I tried woody's for the first time last weekend.. I was very impressed. It was pretty cold outside and normally it takes two guys to remove my arrows. I think it is well worth the money considering how long it will last. I've spent money on a lot dumber things..


----------



## SwitchbackXTCo. (Jan 1, 2006)

*cheap hotel soap*

cheap hotel soap works even better than woody's i couldnt believe it either but its true!


----------



## KYShooter (Jun 23, 2004)

SwitchbackXTCo. said:


> cheap hotel soap works even better than woody's i couldnt believe it either but its true!


Yup, you just have to put it on ever other shot or so.


----------



## BlackKnight81 (Jul 25, 2004)

Woody's is the way to go. However hotel soap has always worked well in pinch.


----------



## keyman (Mar 22, 2003)

ursonvs said:


> i used to use trojan personal lube but it gets all over the place with you pull your arrow out of the tube, really stringy.
> 
> works really good, just messy.
> .


Lee,
You are supposed to use it straight out of the bottle. Not after saturday night. LOL

I know why you used it. I remember when you offered me a little of it. :wink:


----------



## swbuckmaster (Dec 20, 2005)

free hotel soap


----------



## ursonvs (Sep 19, 2003)

keyman said:


> Lee,
> You are supposed to use it straight out of the bottle. Not after saturday night. LOL
> 
> I know why you used it. I remember when you offered me a little of it. :wink:




now vaughn, lol. nobody in our group that day beleived me until i actually showed you okies i was being truthful. I know your shafts are a little smaller than mine but it will work for even you "pint sized" fellers.


----------



## sean (May 31, 2003)

Have had a bottle of woodys for three years and its still half full ..... hands down the best .... If any one wants some I got about fifty of those soap bars I use them in my boat now to wash my sons hands but I got two life time supplies.


----------



## 4tecbows (May 2, 2004)

*Bucket Juice*

I like bucket juice works as good or betterthan woody's, and cheaper!!!


----------



## Stroud Creek (Jan 13, 2004)

woodys is by far the best and it will last a looooooooooooong time


----------



## Daniel Boone (May 31, 2002)

*Bucket Juice works great*



4tecbows said:


> I like bucket juice works as good or betterthan woody's, and cheaper!!!


Its affordable.


----------



## flailer (Mar 24, 2006)

*arrow lube*

i have tried lots of different lubes over the years and i believe black magic tire shine(which is silicone) is by far the best. a tip i received from one of our olympic gold medal winners


----------



## Bonehead1 (Oct 20, 2005)

*Coffey Marketing Corp.*

Found this little red container at the pro shop I work in. Has a rubber top on it with a little rubber stopper where the arrow dips in. Foam in side coats the arrow (only first two inches) with what smells like regular old cooking oil and it works great! Very cheap (5 bucks) and no mess!! After running out of the oil they supply I am going for regular old cooking oil--should work fine!!


----------



## Hoyt1967 (Dec 21, 2003)

Woodys works well for me, 2 years and the level hasnt changed


----------



## deerboy (Oct 12, 2004)

*woody's for me too!*

!!!!


----------



## Arrow Bucket (Nov 1, 2003)

*Bucket Juice - "Lube It And Shoot It"*

Arrow Bucket Archery Products recently released our new arrow lube formula. The response has been overwhelming. Lancaster Archery Supply and Obsidian Archery Distributors have picked the product up for 2006. Give this lube a try, you wont be disapointed.

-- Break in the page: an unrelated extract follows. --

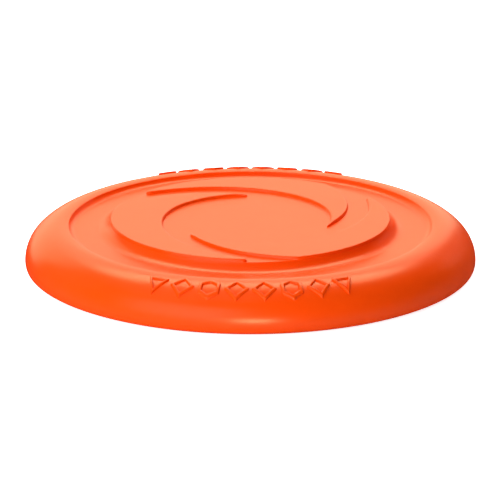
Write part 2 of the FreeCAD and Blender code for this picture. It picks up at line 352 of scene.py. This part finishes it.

Currently we are offering free shipping on our arrow lube through the end of the month (March) www.arrowbucket.com


----------



## Top Cat (Jun 22, 2002)

Do this and the Ivory Soap will not get all over your hands and in your quiver:wink:


----------



## mtmedic (Sep 20, 2004)

*Case Lube*

My brother in law is a reloader and he read somewhere he could use case lube so we gave it a try at the last shoot and man did it work well. It is a little thick but it lasts for 6-10 targets. I was impressed with it to say the least. I don't know what brand it was but I could find out if anyone wants to give it a whirl.


----------